Tags: Bank Of America Corp., Hiring, Merrill Lynch & Co. Inc., Sales Force, Call Transcript, Earnings, Capacity Utilization, Sales Strategy, Sales Force Management, Recruitment & Selection, Sales, Human Resources, Workforce Management, Seeking Alpha, Universal Technical Institute Inc.

Question-and-Answer Session

Operator

(Operator Instructions) Your first question and that’s coming from Kevin

Doherty – Bank of America Merrill Lynch.

Kevin Doherty – Bank of America Merrill Lynch

Just wanted to get a sense at what point should you start to really leverage your existing cost structure? I guess recognizing that you still have some hiring needs around some of the support services for the start growth and just trying to get a sense maybe more broadly speaking about the relationship between your capacity utilization and then your margins going forward.

Eugene S. Putnam, Jr.

I didn’t quite catch the first part, the leverage with our cost structure. Could you repeat that part?

Kevin Doherty – Bank of America Merrill Lynch

I’m just trying to get a sense of when we should start seeing some more leverage from your existing cost structure? I know you’ve obviously been bringing on some more support staff but how should we just think about that going forward? Traditionally there’s been that tight relationship between the utilization and your margins and any reason that relationship shouldn’t continue to trend going forward?

Eugene S. Putnam, Jr.

I think on the first part as far as leveraging our existing cost structure I think you’re starting to see that now. We have stopped ramping up the hiring at least of the sales force notwithstanding what Kim said about the potential to hire additional people to improve and accelerate the financial aid process. We’re kind of where we need to be from a sales force perspective at this point in time.

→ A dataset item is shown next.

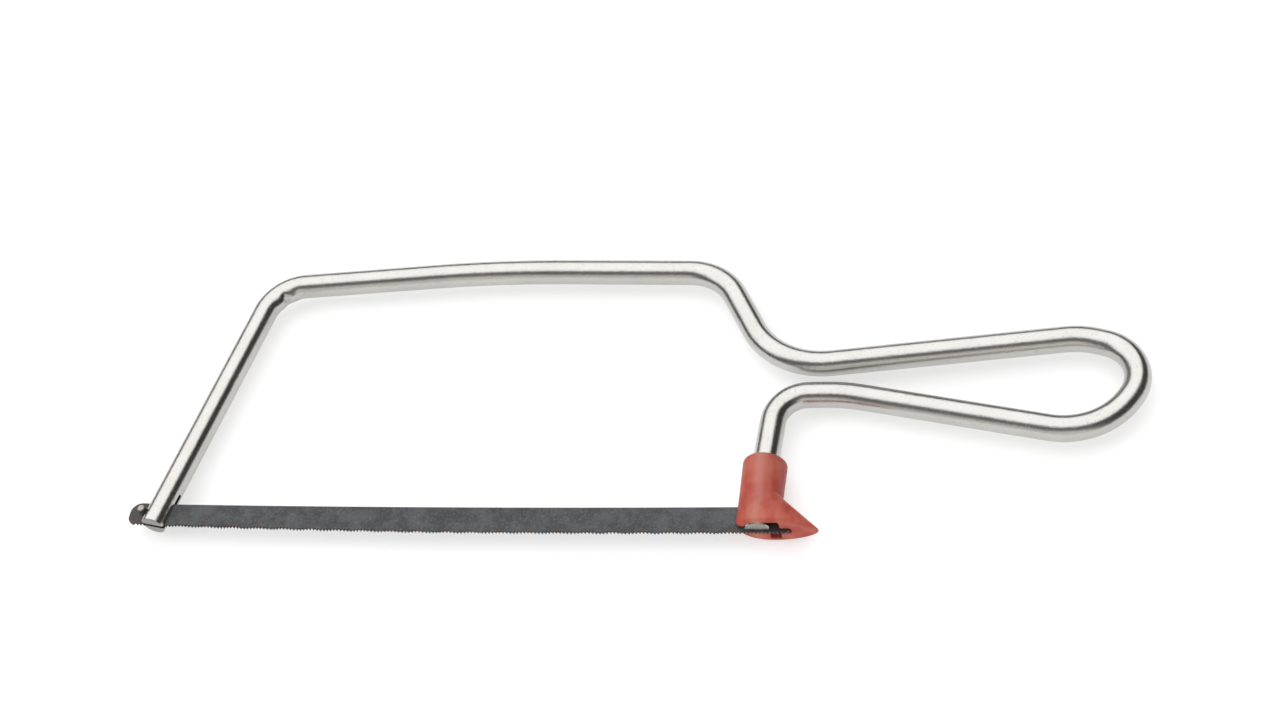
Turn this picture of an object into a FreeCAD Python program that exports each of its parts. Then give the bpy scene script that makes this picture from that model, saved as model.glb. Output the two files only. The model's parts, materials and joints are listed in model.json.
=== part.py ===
import FreeCAD, Part
import math
import os

# Junior hacksaw: one bent steel rod is the frame, the handle and the spring that pulls a
# pin-ended blade tight, and a moulded boot is pushed onto the rod's rear end.
#
# Millimetres. While it is being built, x runs along the blade from the front pin to the handle,
# y rises from the middle of the blade to the top bar, and z crosses the blade. At the end the
# whole saw is moved to lie on its side: +Z up, origin on the surface below its middle.

Vec = FreeCAD.Vector
ACROSS = Vec(0, 0, 1)

# Rod
rod_diameter = 5.7
rod_end_chamfer = 0.25

# Blade: a pin-ended strip, and the two cross pins that it is pulled tight by
blade_length = 152.0
blade_height = 6.35
blade_bow = 0.5
blade_thickness = 0.6
pin_above_middle = 0.45
front_pin_inset = 3.75
rear_pin_inset = 3.25
nose_radius = 2.6
heel_radius = 1.9
tail_corner_radius = 1.0
nose_slant_length = 70.0
nose_slant_rise = 0.75
nose_lift = 0.3
nose_lift_length = 14.0
back_stations = 12
tooth_pitch = 0.8
tooth_depth = 0.5
tooth_face_lean = 0.1
pin_diameter = 1.7
pin_length = 5.6
pin_edge_round = 0.25

# Rod ends: a slot for the blade and a seat for its pin, on the side away from the other pin
blade_side_room = 0.15
slot_depth = 8.85
pin_fit = 0.05
front_seat_depth = 0.5
rear_seat_depth = 0.25
front_end_below_pin = 2.5
rear_end_below_middle = 2.5
rear_far_side_step = 1.1

# Frame: heights above the middle of the blade, and distances along it
front_lean_deg = 10.72
front_corner_below_crown = 3.46
front_corner_radius = 9.7
crown_height = 68.86
crown_from_front_corner = 56.6
crown_radius = 337.0
rear_corner_below_crown = 2.01
rear_corner_radius = 13.5
spring_from_front_corner = 24.0
spring_from_rear_corner = 20.0

# Handle: distances behind the rear leg, heights above the middle of the blade
rear_corner_ahead = 15.5
neck_ahead = 0.35
neck_height = 39.3
neck_radius = 18.6
grip_length = 65.3
grip_above_neck = 7.25
grip_radius = 16.8
butt_length = 82.2
butt_above_neck = 2.35
butt_radius = 9.4
palm_length = 69.6
palm_below_neck = 18.2
palm_radius = 15.3
throat_length = 15.4
throat_step = 0.13
throat_radius = 37.8
neck_gap = 1.56
leg_top_behind = 0.75
leg_top_radius = 7.3
leg_bend_height = 14.5
leg_bend_radius = 60.0

# Boot: a sleeve on the rear leg that ends in a foot with a toe
boot_top_height = 14.3
sleeve_wall = 1.75
rod_fit = 0.05
rim_round = 0.7
rim_flare = 0.15
waist_height = 4.95
toe_length = 13.4
foot_half_width = 4.1
toe_taper = 0.16
sole_depth = 2.6
heel_reach = 0.2
heel_lift = 0.65
heel_lift_length = 7.0
sole_chamfer = 0.6
blade_room = 0.6
flex_travel = 0.3
travel_room = 0.15
pin_end_room = 0.25
foot_sections = 5
outline_points = 20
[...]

That has been where the lack of leverage has been coming from as we make that investment prior to the kids starting. If you assume that they’re fully staffed now and give them a quarter for the new ones to be up and running, those contracts that they put on the books tend to start on average within one to two quarters. So I would say just from the current cost perspective you should see some fairly meaningful leverage late second, third quarter.

As far as the second part of that question the relationship between capacity utilization and margins, in the past when we were approaching high 70s, low 80% capacity utilization we were running peak margins in the high to upper teens. That can still happen but the big driver of that is really how do we get to that higher capacity utilization. Do we get there by improving the show rate?